Drop Deaf is the fourth album by the American alternative rock band MOTH. It was self-produced, and independently released in 2004.

Track listing
All songs written by Brad Stenz.
 Constantly On – 2:55
 Drop Deaf – 2:44
 I Want It All – 2:43
 Normal – 3:54
 Immune to Gravity – 2:40
 Gone – 3:14
 Three Choices – 2:28
 On Top – 3:31
 How Could You? – 3:39
 The Way I Am – 3:24

Recording process
Initial tracking took place at local studio, Group Effort, with longtime band ally, Jeff Monroe, while the remainder of the tracks were recorded at Stenz's home-based Studio Red. Stenz assumed responsibility for Drop Deaf's production chores and confesses it was "extremely stressful."

Writing and composition
Initial ideas for songs came during daily band rehearsals. While preparing for a tour with drummer Atom Willard and bassist Ted Liscinski, Gayol videotaped rehearsals and catalogued a number of possible ideas for future use.

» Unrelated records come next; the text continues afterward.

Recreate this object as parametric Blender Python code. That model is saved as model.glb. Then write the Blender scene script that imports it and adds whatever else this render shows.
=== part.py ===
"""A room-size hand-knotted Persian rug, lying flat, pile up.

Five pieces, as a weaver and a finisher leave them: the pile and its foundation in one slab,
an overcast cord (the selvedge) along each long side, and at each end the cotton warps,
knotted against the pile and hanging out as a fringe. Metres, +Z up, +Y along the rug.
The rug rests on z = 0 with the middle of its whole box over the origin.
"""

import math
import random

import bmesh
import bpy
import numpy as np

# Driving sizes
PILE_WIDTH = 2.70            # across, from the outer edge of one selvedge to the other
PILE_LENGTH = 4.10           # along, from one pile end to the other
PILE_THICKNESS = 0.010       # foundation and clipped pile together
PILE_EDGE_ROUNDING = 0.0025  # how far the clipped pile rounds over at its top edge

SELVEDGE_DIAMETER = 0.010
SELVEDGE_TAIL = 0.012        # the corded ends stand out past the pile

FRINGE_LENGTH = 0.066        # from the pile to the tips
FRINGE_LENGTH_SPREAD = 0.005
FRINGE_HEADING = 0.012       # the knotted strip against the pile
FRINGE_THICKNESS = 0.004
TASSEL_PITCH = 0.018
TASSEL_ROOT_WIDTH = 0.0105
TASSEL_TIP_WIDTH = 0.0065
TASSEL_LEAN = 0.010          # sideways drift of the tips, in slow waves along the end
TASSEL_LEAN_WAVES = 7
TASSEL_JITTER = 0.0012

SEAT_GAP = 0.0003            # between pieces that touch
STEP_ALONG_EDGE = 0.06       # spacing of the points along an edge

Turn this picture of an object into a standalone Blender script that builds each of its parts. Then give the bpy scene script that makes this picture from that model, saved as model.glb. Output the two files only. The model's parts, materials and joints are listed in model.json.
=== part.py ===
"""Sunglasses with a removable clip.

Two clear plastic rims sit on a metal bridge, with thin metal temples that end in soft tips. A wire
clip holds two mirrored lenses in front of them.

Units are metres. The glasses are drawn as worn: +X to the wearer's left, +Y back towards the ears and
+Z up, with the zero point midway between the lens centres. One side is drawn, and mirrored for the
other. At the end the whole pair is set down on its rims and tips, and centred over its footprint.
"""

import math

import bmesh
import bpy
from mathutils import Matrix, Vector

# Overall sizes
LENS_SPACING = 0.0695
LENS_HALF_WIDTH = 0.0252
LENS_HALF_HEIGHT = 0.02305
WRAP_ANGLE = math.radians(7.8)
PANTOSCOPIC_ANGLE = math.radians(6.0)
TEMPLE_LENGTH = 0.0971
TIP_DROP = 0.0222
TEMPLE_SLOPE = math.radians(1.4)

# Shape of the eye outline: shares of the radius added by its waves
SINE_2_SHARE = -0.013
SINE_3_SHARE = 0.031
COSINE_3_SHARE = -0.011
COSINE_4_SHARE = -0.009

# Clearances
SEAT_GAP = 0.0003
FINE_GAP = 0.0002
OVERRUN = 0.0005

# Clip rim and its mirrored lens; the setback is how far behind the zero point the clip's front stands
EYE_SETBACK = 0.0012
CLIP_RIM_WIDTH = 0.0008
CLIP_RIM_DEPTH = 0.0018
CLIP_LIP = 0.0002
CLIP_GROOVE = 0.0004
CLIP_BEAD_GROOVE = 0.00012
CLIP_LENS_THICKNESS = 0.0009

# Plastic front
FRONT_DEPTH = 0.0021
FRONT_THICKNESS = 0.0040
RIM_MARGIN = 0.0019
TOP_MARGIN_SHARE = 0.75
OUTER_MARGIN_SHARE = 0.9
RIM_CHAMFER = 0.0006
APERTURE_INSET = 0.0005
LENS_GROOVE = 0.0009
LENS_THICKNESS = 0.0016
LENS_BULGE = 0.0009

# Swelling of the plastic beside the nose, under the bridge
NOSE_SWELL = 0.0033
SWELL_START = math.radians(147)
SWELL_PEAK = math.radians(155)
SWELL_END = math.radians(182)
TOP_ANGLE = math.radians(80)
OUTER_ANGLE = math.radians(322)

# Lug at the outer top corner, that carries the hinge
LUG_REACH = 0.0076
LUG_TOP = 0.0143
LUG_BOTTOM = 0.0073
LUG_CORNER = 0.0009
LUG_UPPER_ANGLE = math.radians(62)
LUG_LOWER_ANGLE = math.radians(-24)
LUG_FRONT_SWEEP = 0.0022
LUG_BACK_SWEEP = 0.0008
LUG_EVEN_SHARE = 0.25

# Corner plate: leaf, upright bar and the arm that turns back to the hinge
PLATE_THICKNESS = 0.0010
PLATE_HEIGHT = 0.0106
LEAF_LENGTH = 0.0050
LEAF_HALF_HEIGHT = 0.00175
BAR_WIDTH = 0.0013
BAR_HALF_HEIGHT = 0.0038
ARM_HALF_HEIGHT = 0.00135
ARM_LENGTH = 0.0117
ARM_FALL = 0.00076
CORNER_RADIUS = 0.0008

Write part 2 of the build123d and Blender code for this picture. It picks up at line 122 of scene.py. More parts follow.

"We really had nothing to do on a day-to-day basis except go to rehearsal, which only took up two hours of our day. That could be a good or a bad thing," Stenz laughs. "You could find a lot of spare time to get yourself in trouble, get bored or depressed. Or you could go out and write songs."

Stenz recalls the inspiration to actually start writing songs for the new album came from the unlikeliest of sources: the daughter of heavy metal high priest (and now reality TV star), Ozzy Osbourne.

"I was in a lull, nothing much to do and was asked to write some songs for the new Kelly Osbourne record," Stenz says. "I cranked out five tunes and sent them off. Later, I got a phone call saying 'We're not going to use the songs. What else do you have?' I said 'Fuck that. These songs rock, and I like these songs a lot.' So we took some of those songs and started to build from that."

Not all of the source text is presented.